Personal information
- Born: February 23, 1986 (age 40) Porterville, California, U.S.
- Listed height: 6 ft 5 in (1.96 m)
- Listed weight: 265 lb (120 kg)

Career information
- High school: Granite Hills (Porterville)
- College: Fresno State (2004–2008)
- NFL draft: 2009: 6th round, 184th overall

Career history
- San Francisco 49ers (2009)*; New York Giants (2009−2013); Atlanta Falcons (2014); Chicago Bears (2015)*; Detroit Lions (2015); New England Patriots (2016)*;
- * Offseason and/or practice squad member only

Awards and highlights
- Super Bowl champion (XLVI); 2× All-WAC (2007, 2008);

Career NFL statistics
- Receptions: 40
- Receiving yards: 336
- Receiving touchdowns: 2
- Stats at Pro Football Reference

= Bear Pascoe =

American football player (born 1986)

McKenna Sean "Bear" Pascoe (born February 23, 1986) is an American former professional football player who was a tight end in the National Football League (NFL). He played college football for the Fresno State Bulldogs and was selected by the San Francisco 49ers in the sixth round of the 2009 NFL draft.

==Early life==
Born and raised in Porterville, California, Pascoe is the son of Sean and Julie Pascoe. He is an accomplished team roper, which he learned to do on his family's ranch. He attended Ducor Union Elementary school. With recognized athletic ability, he played quarterback at Granite Hills High School. He ranked as offensive player of the year for the East Yosemite League and was also named to the All-Area team.

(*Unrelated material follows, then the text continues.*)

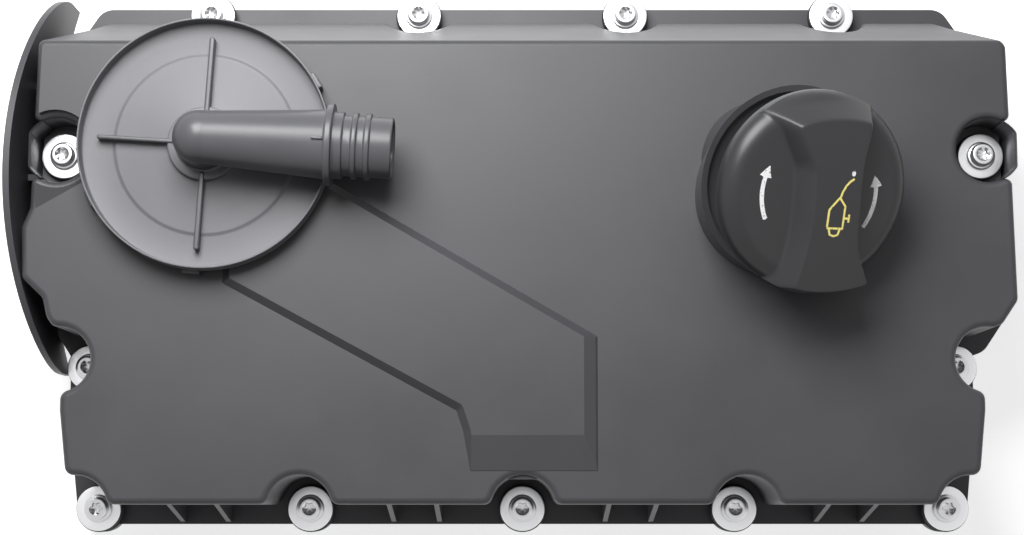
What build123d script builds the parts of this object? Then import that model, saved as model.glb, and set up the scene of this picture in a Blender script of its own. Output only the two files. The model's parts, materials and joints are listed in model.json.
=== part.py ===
"""Engine valve cover for a four-cylinder diesel: a hollow moulded cover with an oil filler neck,
a breather valve under a round lid, a timing-end guard and thirteen captive sealing screws.
X runs along the crankshaft, Y to the rear, Z up. The origin is on the sealing plane, at the
middle screw of the front row. Millimetres."""

from build123d import *
import math
import os

# ---------------------------------------------------------------- driving sizes
wall = 3.0
fit_gap = 0.3

# screw pattern
bore_pitch = 88.0
rear_row_y = 208.8
upper_side_x = 186.3
upper_side_y = 142.3
lower_side_x = 181.0
lower_side_y = 58.5
washer_z = 16.0
upper_washer_z = 50.0

# captive screw, sleeve and grommet
thread_r = 3.0
shank_r = 2.6
tip_length = 15.0
tip_chamfer = 0.7
head_r = 4.5
head_height = 5.5
collar_r = 5.7
collar_height = 1.5
washer_r = 9.3
washer_t = 1.5
sleeve_wall = 1.2
grommet_height = 2.6
grommet_lip = 0.5

# how far a cutting solid runs on past what it cuts
overrun = 40.0

# cover body
roof_z = 66.0
flange_z = 1.0
flange_t = 7.0
front_wall_y = 1.5
rear_wall_y = 205.5
rear_roof_y = 186.5
rear_slope_foot_z = 16.0
flange_reach = 8.0
corner_r = 3.6
well_r = 13.0
lower_well_out = 3.0
boss_wall = 4.2
roof_edge_r = 2.6

# raised gas channel and corner plateau
channel_h = 3.0
draft_deg = 45.0
channel_side_slope = 6.5
channel_front_slope = 15.0
plateau_h = 3.0
plateau_draft_deg = 70.0

# gasket
gasket_w = 3.6
gasket_h = 4.0
groove_land = 2.6
groove_side = 0.25

# timing-end guard
guard_t = 2.6
guard_x = -205.6
guard_bow_r = 290.0
guard_y = 135.0
guard_half_w = 79.0
guard_top_z = 74.0
guard_leg_z = 15.0
guard_tie_way = 38.0

# breather bowl in the cover and the lid on it
lid_x = -125.6
lid_y = 143.0
lid_overhang = 4.0
lid_t = 2.5
lid_rim_h = 6.5
lid_rim_t = 1.2
lid_step_r = 35.5
lid_step_h = 0.6
collar_r_out = 46.0
collar_stand = 4.0
bowl_floor_z = 46.0
bowl_floor_t = 2.5
bowl_way = 9.0
ring_wall_t = 3.0
ring_wall_h = 12.0
spigot_h = 5.0
spigot_t = 1.6
lid_seal_r = 0.9
gas_port_w = 22.0
gas_port_h = 7.0
vent_r = 2.5
vent_wall = 1.5
vent_z = 52.0
drain_r = 2.6
drain_cap_r = 6.5
drain_cap_t = 1.5

# breather lid outlet
lid_tab_w = 7.0
lid_tab_out = 1.6
lid_tab_drop = 3.2
lid_tab_angles = (34.5, 208.5, 267.5)
lid_turn_deg = -3.5
hub_r = 14.7
hub_h = 4.0
outlet_axis_h = 17.5
outlet_wall = 1.6
riser_r = 10.4
outlet_start_r = 10.2
outlet_end_r = 13.5
outlet_length = 49.6
stop_collar_r = 16.0
stop_collar_t = 2.7
stub_r = 13.0
stub_groove_r = 11.9
stub_length = 23.0
stub_bands = [(0.0, 4.0), (7.4, 9.4), (12.4, 14.5)]
lid_rib_t = 1.7
lid_rib_h = 4.6
lid_rib_reach = 42.5
index_l = 4.4
index_t = 1.0
index_h = 0.9

# membrane set
membrane_t = 0.9
plate_r = 20.0
plate_t = 2.0
membrane_roll_r = 3.2
membrane_roll_at = 25.5
clamp_h = 3.0
mouth_r = 9.5
mouth_t = 1.6
membrane_travel = 3.0
spring_r = 13.5
spring_wire = 1.2
spring_turns = 2.0

# oil separator under the gas channel
channel_rib_t = 2.0
channel_rib_z = 54.0
separator_t = 2.0
separator_lap = 4.0
separator_intake = 16.0
separator_screw_r = 1.5
separator_head_r = 3.0
separator_head_t = 1.6
separator_boss_r = 4.0

# oil filler neck and cap
neck_x = 104.5
neck_y = 127.0
neck_z = 83.3
lean_right_deg = 17.5
lean_front_deg = 20.5
boss_r = 37.5
boss_lip_t = 2.4
boss_recess = 2.5
neck_bore_r = 23.6
neck_wall = 3.0
neck_depth = 30.0
neck_lip_r = 19.2
neck_lip_h = 4.0
cap_r = 38.5
cap_foot_gap = 4.1
cap_foot_h = 4.0
cap_widest_h = 17.0
cap_skirt_h = 19.5
cap_top_h = 26.0
cap_shoulder = 6.0
grip_h = 9.0
grip_half_l = 32.4
grip_end_bulge = 2.0
grip_end_w = 30.5
grip_waist_w = 22.0
grip_near = 12.0
grip_far = 4.0
grip_root = 6.0
grip_draft_deg = 16.0
grip_turn_deg = 4.0
grip_shift = (2.2, -2.1)
grip_edge_r = 1.4
plug_depth = 14.0
plug_wall = 2.5
lug_h = 3.5
lug_width = 10.0
lug_gap = 0.5
cap_seal_t = 2.2
cap_seal_w = 4.5

# small ribs
front_gusset_t = 2.0
front_gusset_span = 19.0
front_gusset_h = 40.0
guard_tie_t = 2.5
guard_tie_top_z = 40.0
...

He was recruited by Fresno State coming out of high school. His younger cousin is Vince Pascoe, who also played tight end for Fresno State.

==College career==
As a tight end at California State University, Fresno, Pascoe tied the record for most touchdown receptions in a game, with three against Texas A&M in 2007. He also holds the school record for most field goal blocks in a career, with six.

==Professional career==

===New York Giants===
On December 4, 2009, Pascoe was promoted to the Giants' active roster. He made his first career catch against the Washington Redskins for nine yards in Week 15 of the 2009 NFL season.

Pascoe was waived by New York during final cuts on September 4, 2010. The following day, the Giants re-signed Pascoe to the team's practice squad. On September 14, Pascoe was signed from the practice squad to the active roster after Kevin Boss suffered a concussion during the regular season opener against the Carolina Panthers.

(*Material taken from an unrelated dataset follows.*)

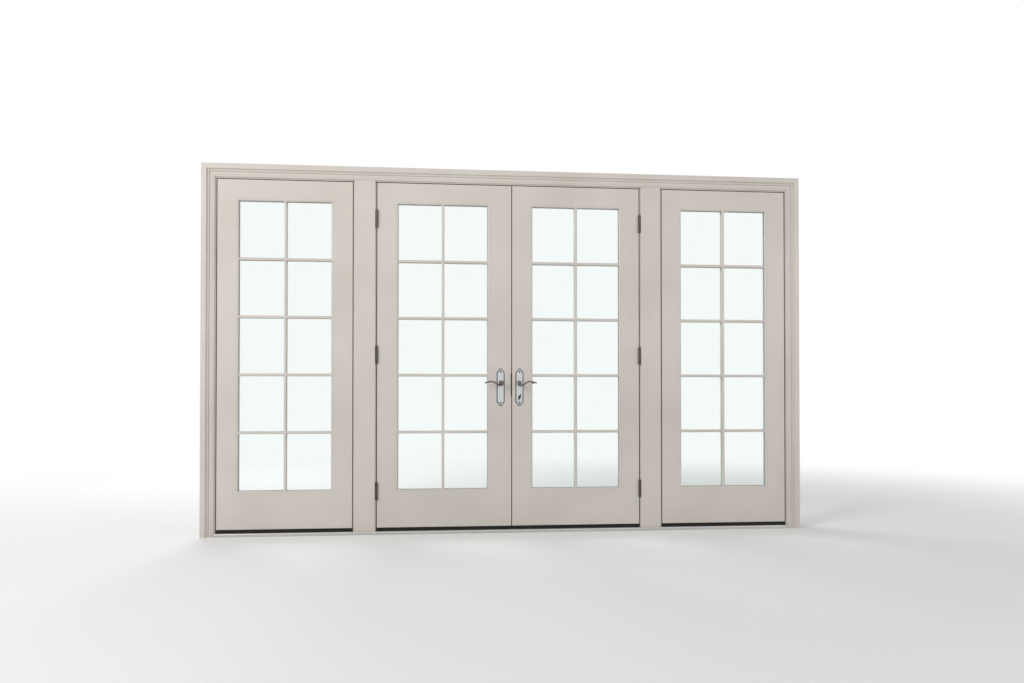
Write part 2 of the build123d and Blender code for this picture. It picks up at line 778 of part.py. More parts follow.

Pascoe caught his first career touchdown in the 2011 season's NFC Championship Game against the San Francisco 49ers who selected him and released him. Rich Eisen later referenced to the play by comparing Pascoe with Rob Gronkowski. The Giants went on to win that game and advance to face the New England Patriots in Super Bowl XLVI. Jake Ballard was sidelined in the Super Bowl XLVI after he tore his anterior cruciate ligament in the fourth quarter, but Pascoe, mostly used as a blocking tight end, caught four passes for 33 yards, helping the Giants defeat the Patriots, 21–17.

===Atlanta Falcons===
After joining the Atlanta Falcons for a voluntary workout at the end of April 2014, Pascoe officially signed with them on May 1, 2014.

===Chicago Bears===
On April 23, 2015, Pascoe signed a one-year deal with the Chicago Bears. On September 5, he was released by the Bears.

===Detroit Lions===
Pascoe signed with the Detroit Lions on December 15, 2015.

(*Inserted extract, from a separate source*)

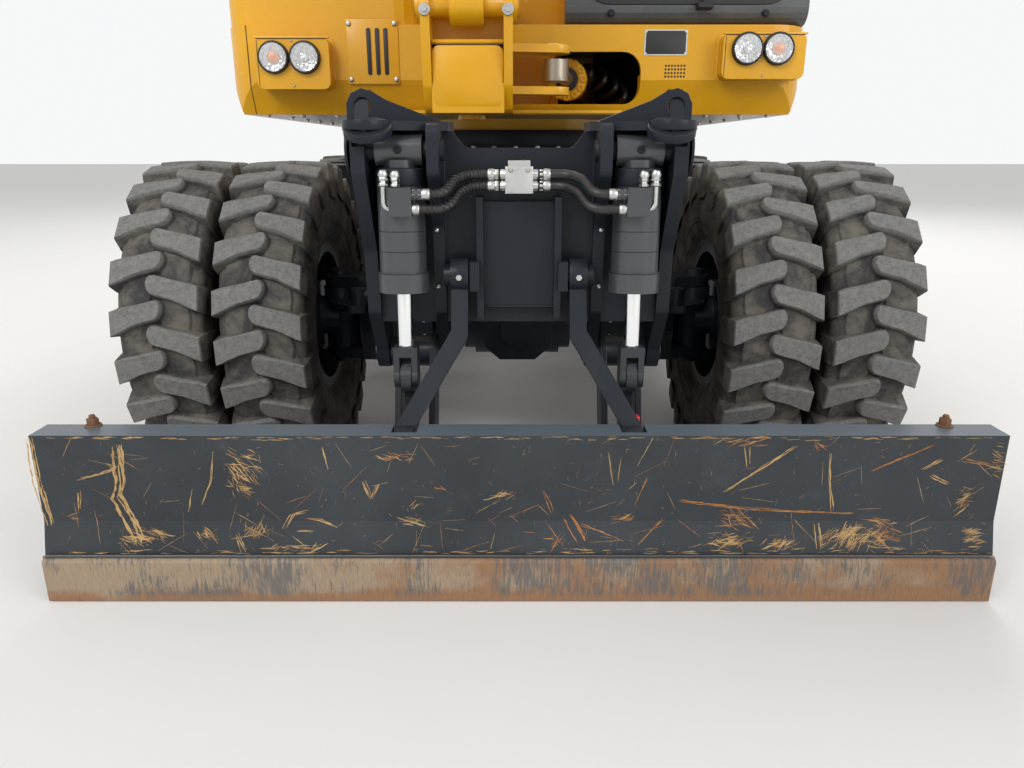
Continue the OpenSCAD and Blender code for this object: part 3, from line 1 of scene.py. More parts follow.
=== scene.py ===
import json
import random
from math import acos, atan2, copysign, cos, pi, radians, sin, tan

import bpy
import bmesh
from mathutils import Matrix, Vector


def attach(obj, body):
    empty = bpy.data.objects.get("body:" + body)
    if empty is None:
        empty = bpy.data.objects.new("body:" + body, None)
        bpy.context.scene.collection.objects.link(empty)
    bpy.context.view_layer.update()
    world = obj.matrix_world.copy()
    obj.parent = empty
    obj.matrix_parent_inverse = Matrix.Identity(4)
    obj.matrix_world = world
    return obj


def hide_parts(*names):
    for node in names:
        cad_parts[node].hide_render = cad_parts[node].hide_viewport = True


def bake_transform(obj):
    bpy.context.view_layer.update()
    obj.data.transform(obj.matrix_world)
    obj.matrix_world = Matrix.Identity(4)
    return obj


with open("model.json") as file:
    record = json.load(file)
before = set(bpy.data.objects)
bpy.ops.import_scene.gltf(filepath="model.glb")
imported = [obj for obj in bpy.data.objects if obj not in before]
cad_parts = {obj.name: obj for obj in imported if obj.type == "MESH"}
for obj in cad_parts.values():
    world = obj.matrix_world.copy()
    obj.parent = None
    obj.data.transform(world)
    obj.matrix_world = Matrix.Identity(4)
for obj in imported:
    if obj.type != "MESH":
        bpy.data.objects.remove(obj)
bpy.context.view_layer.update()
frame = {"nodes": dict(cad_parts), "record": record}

scene = bpy.context.scene
scene.view_settings.view_transform = "Standard"
NODES = frame["nodes"]
# Lengths below are in millimetres about the slew axis, and this puts them in the frame
SLEW_Y = 1.818146876
MM = Matrix.Scale(0.001, 4)


def slid(x, y, z):
    """A shift."""
    return Matrix.Translation((x, y, z))


def turned(degrees, axis):
    """A turn about one axis."""
    return Matrix.Rotation(radians(degrees), 4, axis)


def at(x=0.0, y=0.0, z=0.0, turn=Matrix.Identity(4)):
    """Takes a shape to a point of the machine. Both are in millimetres."""
    return slid(x / 1000, y / 1000 + SLEW_Y, z / 1000) @ turn @ MM


# Camera at the photograph's place
cam = bpy.data.objects.new("camera", bpy.data.cameras.new("camera"))
scene.collection.objects.link(cam)
cam.data.sensor_width = 36
cam.data.lens = 27.04
cam.data.clip_start = 0.02
cam.location = (-0.018, -4.189 + SLEW_Y, 1.132)
cam.rotation_euler = (radians(73), 0, 0)
scene.camera = cam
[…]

===New England Patriots===
On July 27, 2016, Pascoe was signed by the New England Patriots. On August 22, Pascoe was released by the Patriots.

===NFL statistics===

|  |  | Receiving |  |  |  |  |  |  | Fumbles |  |
|---|---|---|---|---|---|---|---|---|---|---|
| Year | Team | G | GS | Rec | Yds | Avg | Lng | TD | FUM | Lost |
| 2009 | NYG | 4 | 1 | 1 | 9 | 9.0 | 9 | 0 | - | - |
| 2010 | NYG | 15 | 11 | 9 | 72 | 8.0 | 12 | 0 | - | - |
| 2011 | NYG | 16 | 11 | 12 | 136 | 11.3 | 22 | 0 | - | - |
| 2012 | NYG | 15 | 3 | 4 | 35 | 8.8 | 16 | 1 | - | - |
| 2013 | NYG | 16 | 6 | 12 | 81 | 6.8 | 14 | 0 | - | - |
| 2014 | ATL | 16 | 2 | 2 | 3 | 1.5 | 2 | 1 | - | - |
| Total |  | 82 | 34 | 40 | 336 | 8.4 | 22 | 2 | 0 | 0 |

==Personal life==
Pascoe married Katie Jones, daughter of World Champion Steer Wrestler John W. Jones Jr., in 2012.

On May 10, 2025, Bear and his brother Ryan won the team roping competition at the annual San Luis Obispo Sheriff’s Rodeo in Paso Robles.